Frustrated by widespread media perceptions, the Orders claim to be suffering the same generational hurt as the survivors. “All the Orders involved, saw a need in society and tried to respond to it in the best way they could. There was a terrible need because so many women were on the street, with no social welfare and starving,” said Sister A, who has no experience of working in a Magdalene home. The findings revealed that 10 percent were sent in by their families, almost 9 percent were referred by Roman Catholic Church and a further 17 percent entered voluntarily. No evidence of sexual abuse was recorded in the report. “We were last in a line or providers,” said Sister A. “We did not go out an advertise for pregnant women and orphans.”

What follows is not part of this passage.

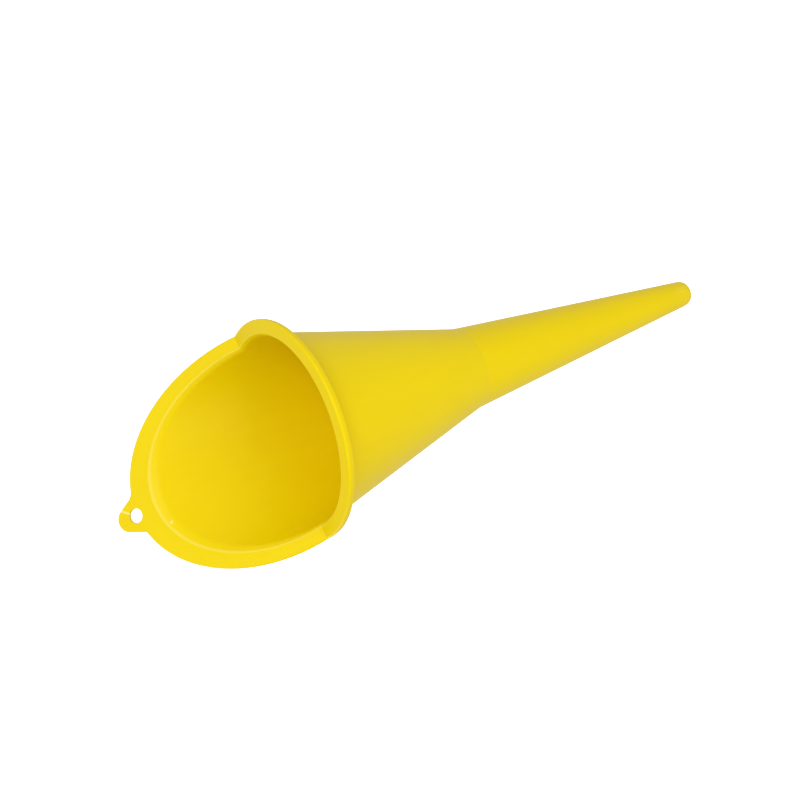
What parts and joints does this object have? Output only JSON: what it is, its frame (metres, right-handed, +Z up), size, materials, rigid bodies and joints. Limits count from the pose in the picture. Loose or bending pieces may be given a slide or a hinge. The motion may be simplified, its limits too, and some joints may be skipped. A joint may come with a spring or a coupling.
{
  "type": "funnel",
  "caption": "Long-neck pouring funnel with a conical bowl, tapered spout, slanted scoop mouth with a flanged lip, and a hanging tab with an eye.",
  "frame": {"origin": "centre of the spout's open end, where the funnel stands in a filler neck", "axes": "+Z up the funnel's axis from the spout's end to the mouth; -Y towards the scoop and the hanging tab; YZ is the plane of symmetry"},
  "size_m": [0.138, 0.169, 0.4154],
  "materials": {
    "yellow_plastic": "satin injection-moulded polyethylene, slightly glossy"
  },
  "bodies": {
    "root": {"spout": "yellow_plastic", "bowl": "yellow_plastic", "rear_lip": "yellow_plastic", "front_lip": "yellow_plastic", "hanging_tab": "yellow_plastic"}
  },
  "joints": []
}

Relaying stories passed down by older sisters who did work in the Magdalene homes, the nuns said they were often told of women and children sitting outside the doors of the laundries wanting to get in for food and shelter.
“I know a lot of abuse cases are being reported in the media and some of these may have been exceptional circumstances, I’m sure they were not everyday events,” said Sister B. “I know we were harsh and capable of passing a snide remark but I think a lot of the stigma the women are carrying is the enormity of being rejected by their family and by society,” she said. “No woman had a voice 40 years ago, regardless of whether you were in a Magdalene home, the wife of a husband or whether you were a girl growing up in family. Women were seen and not heard.”
Since their inception, it is estimated that 30,000 women have passed through Ireland’s Magdalene Laundries. The youngest was nine years old and the eldest was 89. Almost 900 women and children died while living and working in there. Ireland’s last such home closed it’s door in October 1996.